For decades, statisticians,
social scientists, psychologists, and economists (among them Nobel Prize
winners) have spent massive amounts of precious time thinking about whether
streaks actually exist. After all, a substantial number of decisions that we
make in our everyday lives are quietly rooted in this one question: If
something happened before, will it happen again? Is there such a thing as being
in the zone? Can someone have a "hot hand"? Or is it simply a case of seeing
patterns in randomness? Or, if streaks are possible, where can they be found?

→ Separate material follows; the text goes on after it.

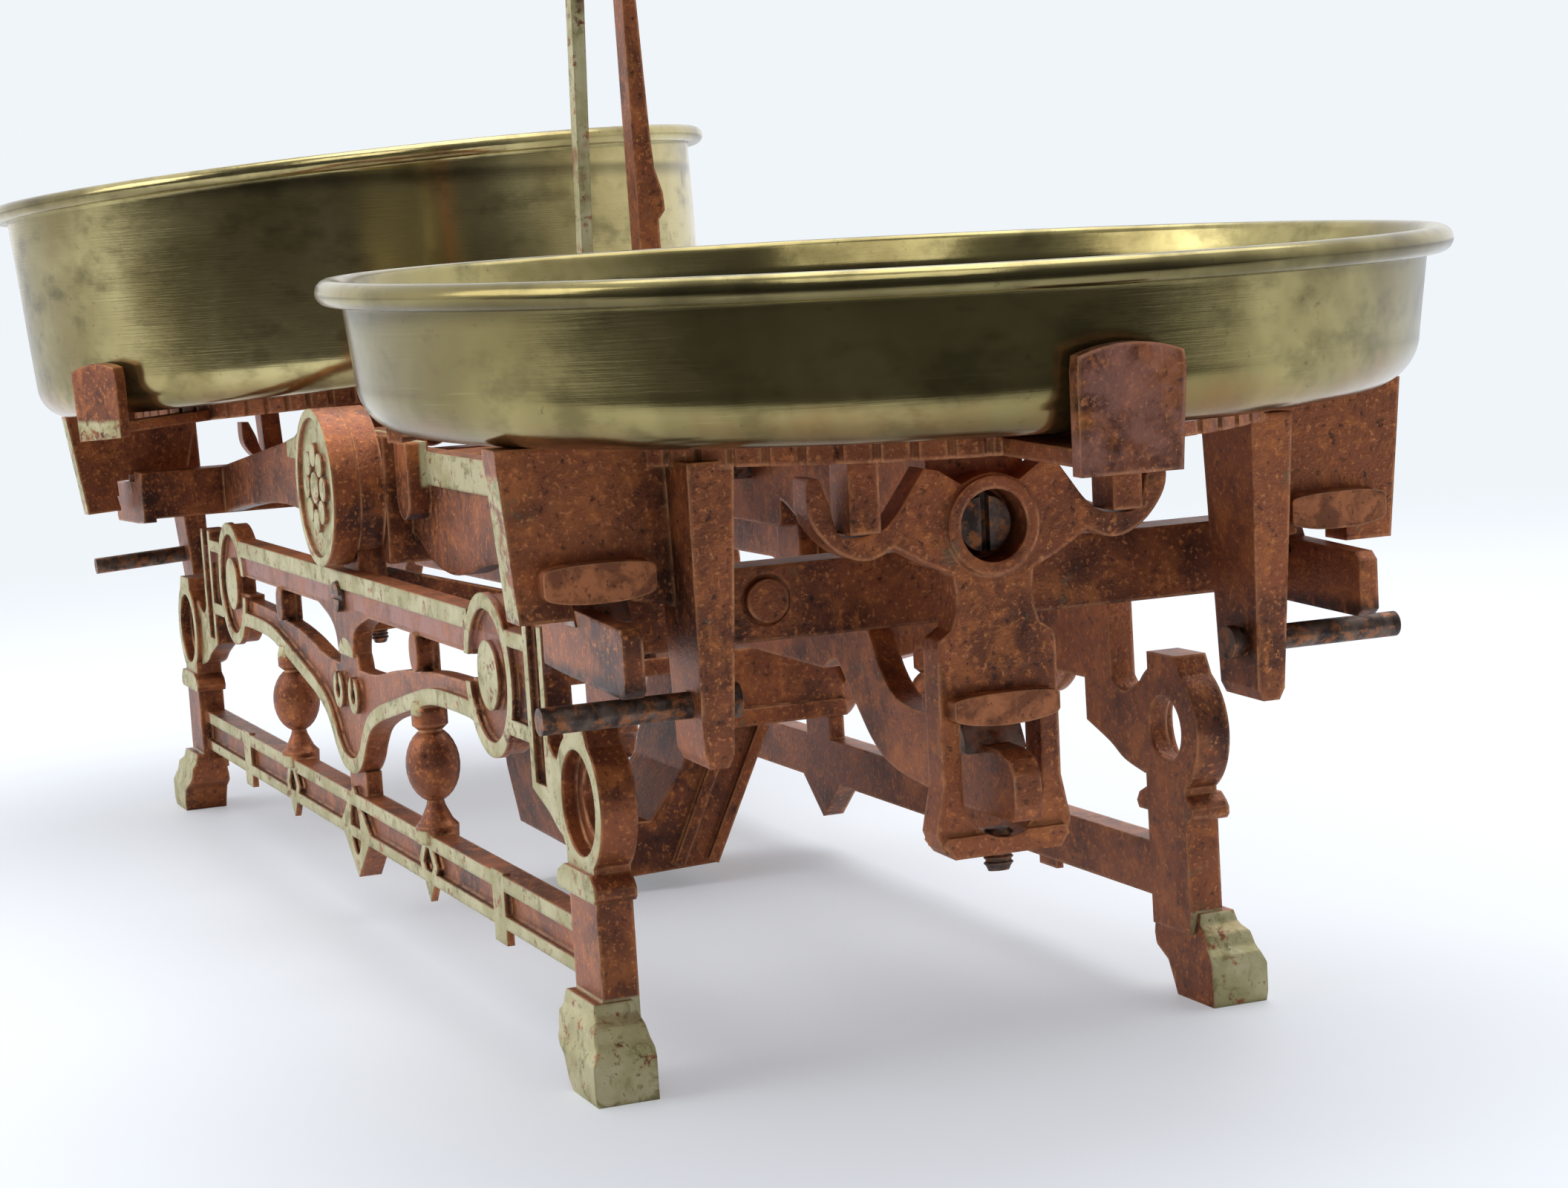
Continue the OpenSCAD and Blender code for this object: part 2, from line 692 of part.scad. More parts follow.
pointer_slot_half = 4.4;
plug_y = 32;
plug_z = -5;
plug_in = 5;

// Cross piece between the hubs, with the slot for the fixed pointer
module hub_tie() {
    high = tie_z1 - tie_z0;
    difference() {
        translate([-tie_half, -plate_y + 1, tie_z0]) cube([2 * tie_half, 2 * plate_y - 2, high]);
        translate([-pointer_slot_half, -1, tie_z0 - cut]) cube([2 * pointer_slot_half, 8.6, high + 2 * cut]);
    }
}

module main_beam() {
    color(copper_brown) on_beam() difference() {
        union() {
            for (s = [0, 1]) mirror([s, 0, 0]) beam_end();
            for (s = [0, 1]) mirror([0, s, 0]) hub_half();
            hub_tie();
        }
        for (s = [0, 1]) mirror([0, s, 0]) slab(knife_in, cover_face + cut) fulcrum_section();
        for (x = [cross_x1, -cross_x1]) translate([x, -plug_y, plug_z]) rotate([0, 90, 0]) {
            cylinder(h = 2 * plug_in, d = plug_d, center = true);
            cylinder(h = 1, d = plug_d + 1.4, center = true);
        }
        translate([0, beam_pointer_y - 7, tie_z0 + 1]) cylinder(h = 12, d = small_screw_d);
    }
}

module fulcrum_knives() {
    color(steel) on_beam() for (s = [0, 1]) mirror([0, s, 0])
        slab(knife_in, cover_face) fulcrum_section();
}

// Pair of end knives through the fork ends
module end_knives() {
    for (s = [0, 1]) mirror([0, s, 0]) translate([arm, 0, 0])
        slab(bearing_y - bearing_w / 2 + 0.5, fork_out + 0.3) end_knife_section();
}

module near_end_knives() {
    color(steel) on_beam() end_knives();
}

module far_end_knives() {
    color(steel) on_beam() mirror([1, 0, 0]) end_knives();
}

// Round cover of a hub with a plain raised rosette
module hub_cover() {
    petal_ring = hub_r * 0.42;
    slab(cover_face, cover_face + cover_t - 1.2) translate([0, hub_up]) circle(hub_r);
    slab(cover_face + cover_t - 1.21, cover_face + cover_t) translate([0, hub_up]) {
        difference() {
            circle(hub_r);
            circle(hub_r - 2);
        }
        circle(hub_r * 0.2);
        for (a = [0 : 45 : 315]) rotate(a) translate([petal_ring, 0]) circle(hub_r * 0.15);
    }
}

module front_hub_cover() {
    color(pale_gold) on_beam() hub_cover();
}

module rear_hub_cover() {
    color(pale_gold) on_beam() mirror([0, 1, 0]) hub_cover();
}

module adjusting_plugs() {
    color(copper_brown) on_beam() for (s = [0, 1]) mirror([s, 0, 0])
        translate([cross_x1 - plug_in, -plug_y, plug_z]) rotate([0, 90, 0])
            cylinder(h = plug_in + 1.2, d = plug_d);
}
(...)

In The Hot Hand, Wall Street
Journal reporter Ben Cohen offers an unfailingly entertaining and
provocative investigation into these questions. He begins with how a $35,000
fine and a wild night in New York revived a debate about the existence of
streaks that was several generations in the making. We learn how the ability to
recognize and then bet against streaks turned a business school dropout named
David Booth into a billionaire, and how the subconscious nature of
streak-related bias can make the difference between life and death for asylum
seekers. We see how previously unrecognized streaks hidden amidst archival data
helped solve one of the most haunting mysteries of the twentieth century, the
disappearance of Raoul Wallenberg. Cohen also exposes how streak-related
incentives can be manipulated, from the five-syllable word that helped break
arcade profit records to an arc of black paint that allowed Stephen Curry to
transform from future junior high coach into the greatest three-point shooter
in NBA history. Crucially, Cohen also explores why false recognition of
nonexistent streaks can have cataclysmic results, particularly if you are a
sugar beet farmer or the sort of gambler who likes to switch to black on the
ninth spin of the roulette wheel.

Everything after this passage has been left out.